## BEGIN Information given

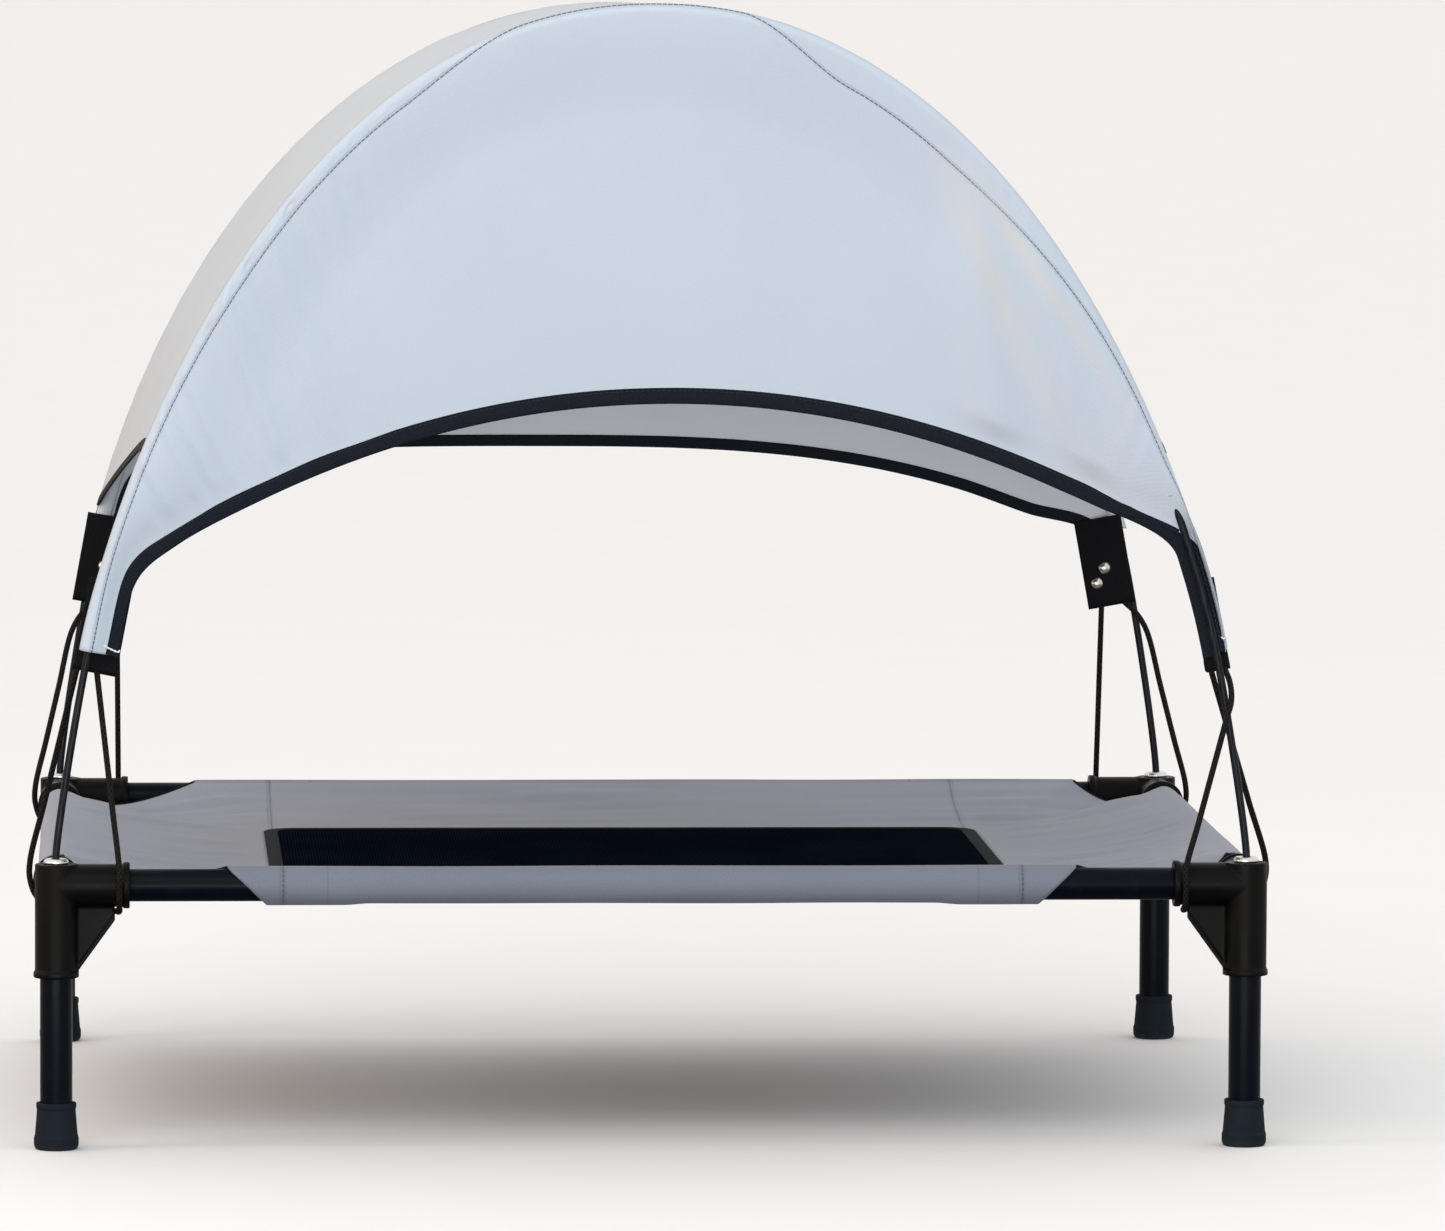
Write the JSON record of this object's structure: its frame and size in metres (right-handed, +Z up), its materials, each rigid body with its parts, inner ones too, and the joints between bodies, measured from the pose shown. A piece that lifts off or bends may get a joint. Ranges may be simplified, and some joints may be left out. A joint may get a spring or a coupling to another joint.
{
  "type": "raised pet cot with shade canopy",
  "caption": "Raised pet cot: fabric bed with a mesh centre on a black tube frame, shaded by a clip-on canopy on two arched poles.",
  "frame": {"origin": "on the floor under the middle of the cot", "axes": "+X to the viewer's right along the long side, -Y the front, +Z up"},
  "size_m": [0.8247, 0.6466, 0.753],
  "materials": {
    "black_steel": "satin black powder coat",
    "connector_plastic": "fine-grained moulded black",
    "foot_rubber": "matte black",
    "socket_metal": "bright turned",
    "rivet_metal": "domed, worn nickel",
    "pole_fibreglass": "smooth dark grey fibreglass",
    "bed_fabric": "blue-grey woven polyester",
    "bed_mesh": "dark navy open mesh",
    "canopy_fabric": "pale silver-blue woven polyester",
    "black_webbing": "ribbed black tape",
    "elastic_cord": "braided black elastic"
  },
  "bodies": {
    "cot": {"corner_connector_front_left": "connector_plastic", "corner_connector_front_right": "connector_plastic", "corner_connector_rear_left": "connector_plastic", "corner_connector_rear_right": "connector_plastic", "pole_socket_front_left": "socket_metal", "pole_socket_front_right": "socket_metal", "pole_socket_rear_left": "socket_metal", "pole_socket_rear_right": "socket_metal", "front_rail": "black_steel", "rear_rail": "black_steel", "left_rail": "black_steel", "right_rail": "black_steel", "bed_cover": "bed_fabric", "mesh_panel": "bed_mesh", "mesh_border": "black_webbing"},
    "canopy": {"corner_tab_front_left": "black_webbing", "rivet_upper_front_left": "rivet_metal", "rivet_lower_front_left": "rivet_metal", "elastic_loop_front_left": "elastic_cord", "corner_tab_front_right": "black_webbing", "rivet_upper_front_right": "rivet_metal", "rivet_lower_front_right": "rivet_metal", "elastic_loop_front_right": "elastic_cord", "corner_tab_rear_left": "black_webbing", "rivet_upper_rear_left": "rivet_metal", "rivet_lower_rear_left": "rivet_metal", "elastic_loop_rear_left": "elastic_cord", "corner_tab_rear_right": "black_webbing", "rivet_upper_rear_right": "rivet_metal", "rivet_lower_rear_right": "rivet_metal", "elastic_loop_rear_right": "elastic_cord", "front_pole_right_half": "pole_fibreglass", "front_pole_left_half": "pole_fibreglass", "front_pole_joiner": "socket_metal", "front_pole_sleeve": "canopy_fabric", "front_valance": "canopy_fabric", "front_hem_binding": "black_webbing", "rear_pole_right_half": "pole_fibreglass", "rear_pole_left_half": "pole_fibreglass", "rear_pole_joiner": "socket_metal", "rear_pole_sleeve": "canopy_fabric", "rear_valance": "canopy_fabric", "rear_hem_binding": "black_webbing", "canopy_roof": "canopy_fabric", "left_side_binding": "black_webbing", "right_side_binding": "black_webbing"},
    "leg_front_left": {"leg_tube_front_left": "black_steel", "foot_front_left": "foot_rubber"},
    "leg_front_right": {"leg_tube_front_right": "black_steel", "foot_front_right": "foot_rubber"},
    "leg_rear_left": {"leg_tube_rear_left": "black_steel", "foot_rear_left": "foot_rubber"},
    "leg_rear_right": {"leg_tube_rear_right": "black_steel", "foot_rear_right": "foot_rubber"}
  },
  "joints": [
    {"name": "canopy_lift", "type": "slide", "parent": "cot", "child": "canopy", "axis": [0, 0, 1], "range_m": [0, 0.03], "stiffness_N_per_m": 300, "springref_m": -0.03, "deforming": ["elastic_loop_front_left", "elastic_loop_front_right", "elastic_loop_rear_left", "elastic_loop_rear_right"]},
    {"name": "leg_front_left_pull", "type": "slide", "parent": "cot", "child": "leg_front_left", "axis": [0, 0, -1], "range_m": [0, 0.05]},
    {"name": "leg_front_right_pull", "type": "slide", "parent": "cot", "child": "leg_front_right", "axis": [0, 0, -1], "range_m": [0, 0.05]},
    {"name": "leg_rear_left_pull", "type": "slide", "parent": "cot", "child": "leg_rear_left", "axis": [0, 0, -1], "range_m": [0, 0.05]},
    {"name": "leg_rear_right_pull", "type": "slide", "parent": "cot", "child": "leg_rear_right", "axis": [0, 0, -1], "range_m": [0, 0.05]}
  ]
}
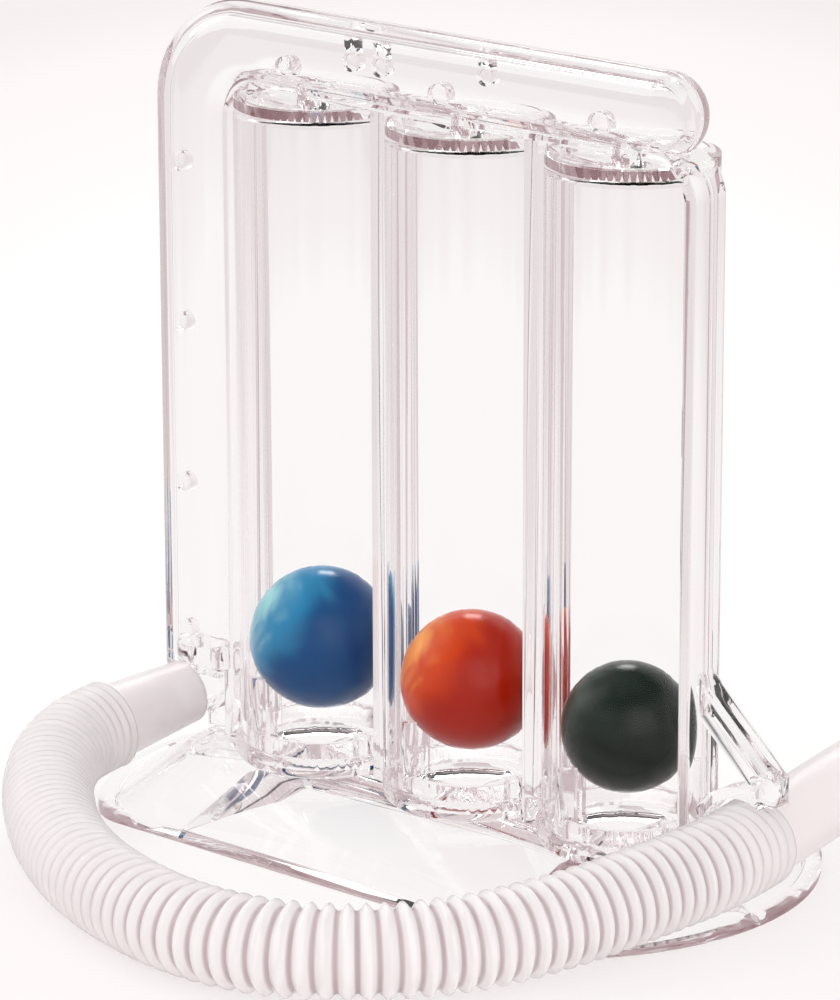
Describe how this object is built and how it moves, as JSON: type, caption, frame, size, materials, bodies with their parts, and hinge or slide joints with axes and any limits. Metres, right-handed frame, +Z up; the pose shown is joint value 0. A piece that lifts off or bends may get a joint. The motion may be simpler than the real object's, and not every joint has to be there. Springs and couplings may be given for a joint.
{
  "type": "incentive spirometer",
  "caption": "Free-standing breathing exerciser: balls rise in clear upright columns joined by an air duct to a corrugated hose with a mouthpiece.",
  "frame": {"origin": "on the table under the middle of the foot", "axes": "+X along the row of columns, +Y to the back, +Z up the columns"},
  "size_m": [0.15, 0.162, 0.1509],
  "materials": {
    "clear_housing": "clear polished polystyrene",
    "clear_foot": "clear polished polystyrene",
    "clear_seat": "clear polished polystyrene",
    "frosted_cuff": "soft milky polyethylene",
    "corrugated_hose": "translucent ribbed polyethylene",
    "frosted_mouthpiece": "milky moulded plastic",
    "blue_ball": "hollow moulded ball, slightly glossy",
    "orange_ball": "hollow moulded ball, slightly glossy",
    "green_ball": "hollow moulded ball, slightly glossy"
  },
  "bodies": {
    "housing": {"front_shell": "clear_housing", "rear_shell": "clear_housing", "base_plate": "clear_foot", "ball_seat_left": "clear_seat", "ball_seat_middle": "clear_seat", "ball_seat_right": "clear_seat", "port_elbow": "clear_housing", "hose_cuff": "frosted_cuff", "hose_tube": "corrugated_hose", "mouthpiece": "frosted_mouthpiece", "tube_bracket": "clear_housing"},
    "blue_ball": {"ball_blue": "blue_ball"},
    "orange_ball": {"ball_orange": "orange_ball"},
    "green_ball": {"ball_green": "green_ball"}
  },
  "joints": [
    {"name": "blue_rise", "type": "slide", "parent": "housing", "child": "blue_ball", "axis": [0, 0, 1], "range_m": [0, 0.08645]},
    {"name": "orange_rise", "type": "slide", "parent": "housing", "child": "orange_ball", "axis": [0, 0, 1], "range_m": [0, 0.08745]},
    {"name": "green_rise", "type": "slide", "parent": "housing", "child": "green_ball", "axis": [0, 0, 1], "range_m": [0, 0.08945]}
  ]
}
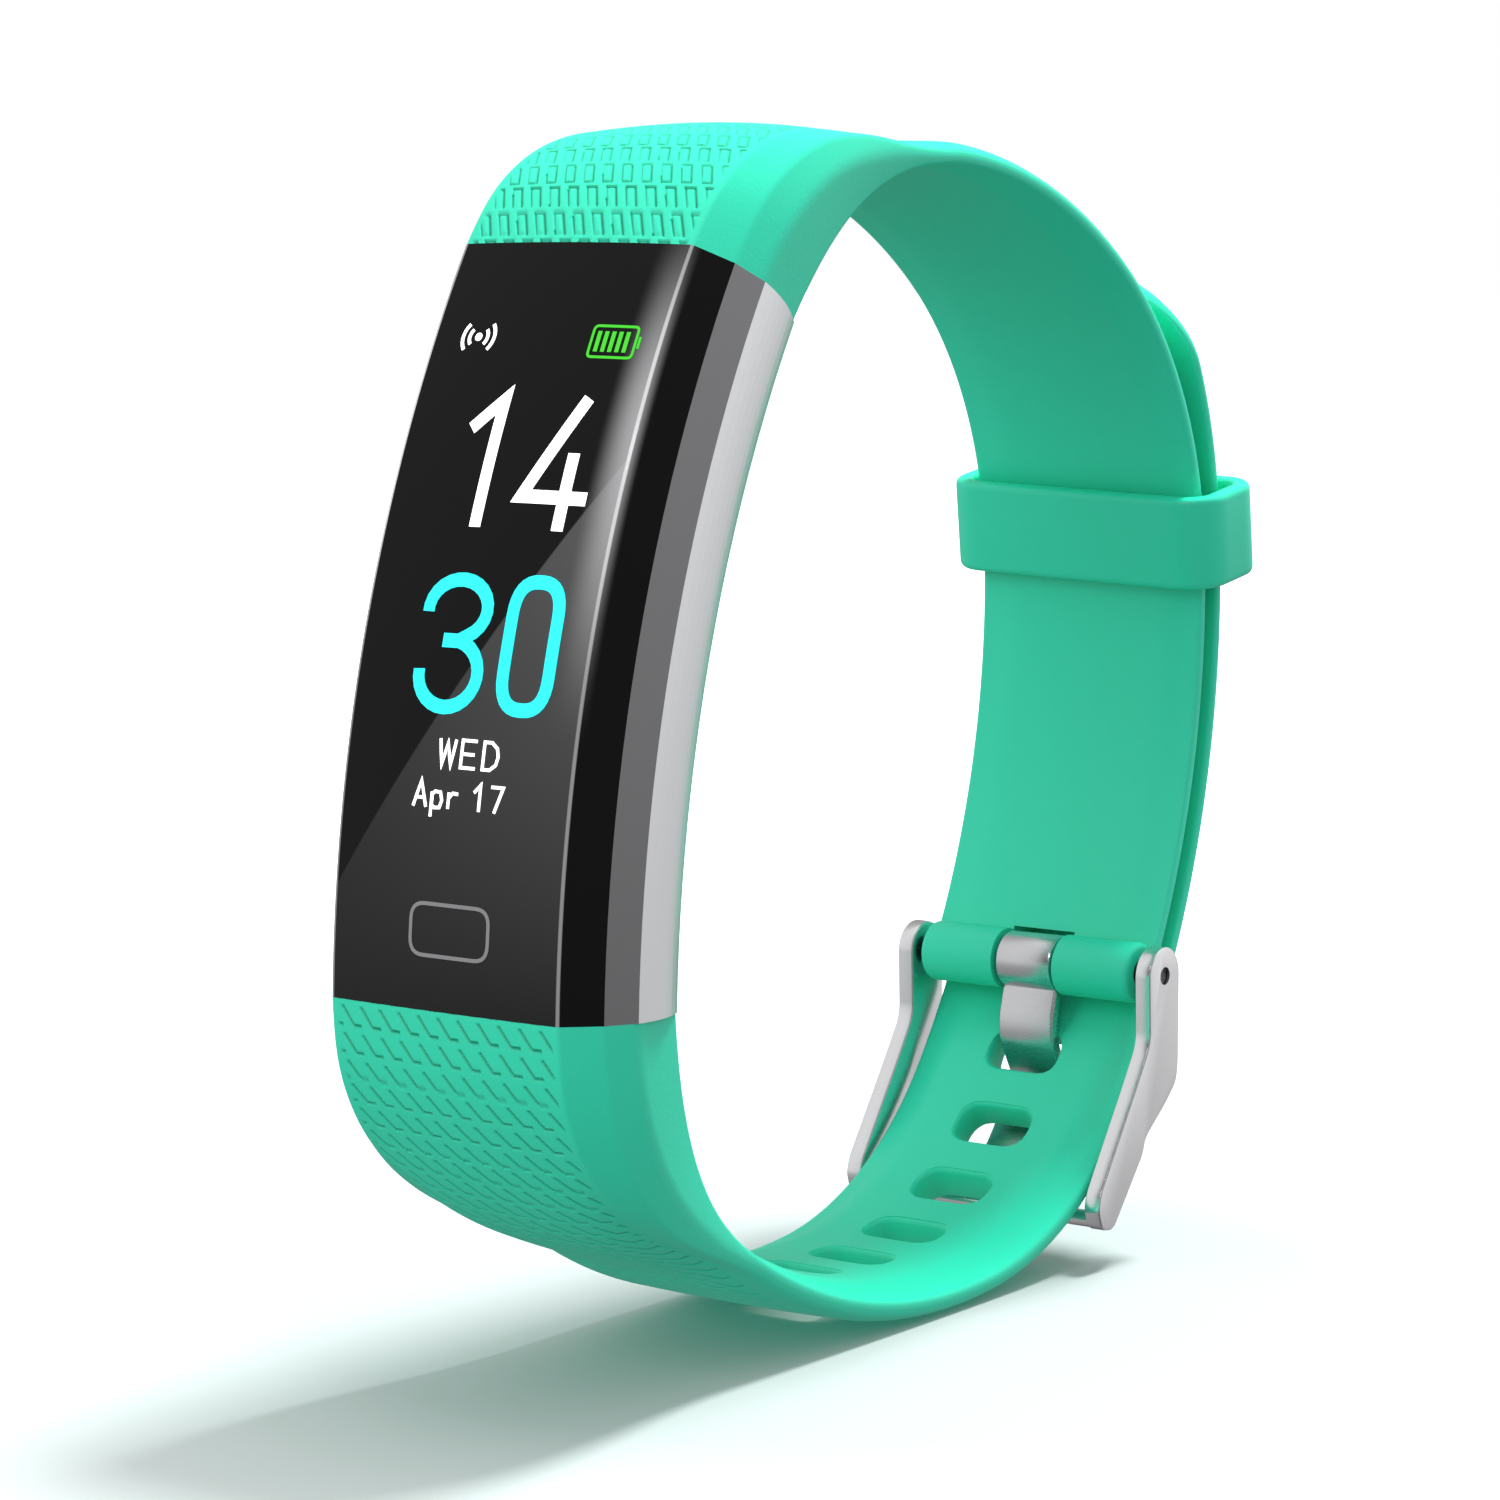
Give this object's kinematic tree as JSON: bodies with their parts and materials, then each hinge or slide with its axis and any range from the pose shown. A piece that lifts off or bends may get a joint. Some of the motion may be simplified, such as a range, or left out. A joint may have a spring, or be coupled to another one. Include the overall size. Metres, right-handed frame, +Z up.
{
  "type": "fitness tracker band",
  "caption": "Fitness tracker wristband, closed: curved glass-fronted case, textured TPU straps, sliding keeper and pin buckle with sprung bar.",
  "frame": {"origin": "under the middle of the closed loop, on the surface that the band stands on", "axes": "+X along the wrist towards the right side of the display, +Y from the display to the buckle, +Z up"},
  "size_m": [0.0198, 0.068, 0.0674],
  "materials": {
    "cover_glass": "black-printed curved cover glass",
    "dark_bezel": "dark grey satin",
    "silver_trim": "silver plated satin",
    "black_plastic": "fine matte",
    "gasket": "matte",
    "sensor_window": "polished dark window",
    "circuit_board": "green solder mask",
    "sensor_led": "clear green",
    "chip_plastic": "moulded black",
    "display": "dark panel",
    "flex_cable": "amber film",
    "copper": "etched copper",
    "battery_foil": "silver pouch foil",
    "motor_steel": "drawn steel",
    "motor_weight": "sintered heavy metal",
    "gold_contact": "gold flash",
    "strap_tpu": "satin mint-green TPU",
    "spring_bar_steel": "turned",
    "spring_steel": "drawn wire",
    "buckle_steel": "brushed faces with polished bevels",
    "tongue_steel": "brushed"
  },
  "bodies": {
    "tracker": {"cover_glass": "cover_glass", "bezel_frame": "dark_bezel", "side_trim_left": "silver_trim", "side_trim_right": "silver_trim", "back_cover": "black_plastic", "case_gasket": "gasket", "sensor_window": "sensor_window", "sensor_board": "circuit_board", "sensor_leds": "sensor_led", "photodiode": "chip_plastic", "display_panel": "display", "display_cable": "flex_cable", "touch_electrode": "copper", "main_board": "circuit_board", "board_chips": "chip_plastic", "battery": "battery_foil", "motor_can": "motor_steel", "usb_plug": "black_plastic", "usb_contacts": "gold_contact", "end_tab": "black_plastic", "buckle_strap": "strap_tpu", "hole_strap": "strap_tpu", "spring_bar_tube": "spring_bar_steel", "spring_bar_spring": "spring_steel"},
    "motor_rotor": {"motor_rotor": "motor_weight"},
    "keeper": {"keeper": "strap_tpu"},
    "spring_bar_pin_left": {"spring_bar_pin_left": "spring_bar_steel"},
    "spring_bar_pin_right": {"spring_bar_pin_right": "spring_bar_steel"},
    "buckle_frame": {"buckle_frame": "buckle_steel"},
    "buckle_tongue": {"buckle_tongue": "tongue_steel"}
  },
  "joints": [
    {"name": "motor_spin", "type": "hinge", "parent": "tracker", "child": "motor_rotor", "pos_m": [0, -0.02808, 0.03303], "axis": [0, -0.9598, 0.2807], "continuous": true},
    {"name": "keeper_slide", "type": "hinge", "parent": "tracker", "child": "keeper", "pos_m": [0, -0.01874, 0.03922], "axis": [1, 0, 0], "range_deg": [-18, 0]},
    {"name": "spring_bar_pin_left", "type": "slide", "parent": "tracker", "child": "spring_bar_pin_left", "axis": [1, 0, 0], "range_m": [0, 0.001], "stiffness_N_per_m": 300, "springref_m": -0.002, "deforming": ["spring_bar_spring"]},
    {"name": "spring_bar_pin_right", "type": "slide", "parent": "tracker", "child": "spring_bar_pin_right", "axis": [-1, 0, 0], "range_m": [0, 0.001], "stiffness_N_per_m": 300, "springref_m": -0.002, "deforming": ["spring_bar_spring"]},
    {"name": "buckle_frame_pivot", "type": "hinge", "parent": "tracker", "child": "buckle_frame", "pos_m": [0, 0.02273, 0.01689], "axis": [1, 0, 0], "range_deg": [0, 1.2]},
    {"name": "buckle_tongue_pivot", "type": "hinge", "parent": "tracker", "child": "buckle_tongue", "pos_m": [0, 0.02273, 0.01689], "axis": [1, 0, 0], "range_deg": [0, 1.2]}
  ],
  "couplings": [
    {"joint": "buckle_tongue_pivot", "follows": "buckle_frame_pivot", "ratio": 1}
  ]
}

## END Information given

▶ **Task to complete**
In the entries above, find every line with the word "each" and list it.

▶ **Task response**
Write the JSON record of this object's structure: its frame and size in metres (right-handed, +Z up), its materials, each rigid body with its parts, inner ones too, and the joints between bodies, measured from the pose shown. A piece that lifts off or bends may get a joint. Ranges may be simplified, and some joints may be left out. A joint may get a spring or a coupling to another joint.
Give this object's kinematic tree as JSON: bodies with their parts and materials, then each hinge or slide with its axis and any range from the pose shown. A piece that lifts off or bends may get a joint. Some of the motion may be simplified, such as a range, or left out. A joint may have a spring, or be coupled to another one. Include the overall size. Metres, right-handed frame, +Z up.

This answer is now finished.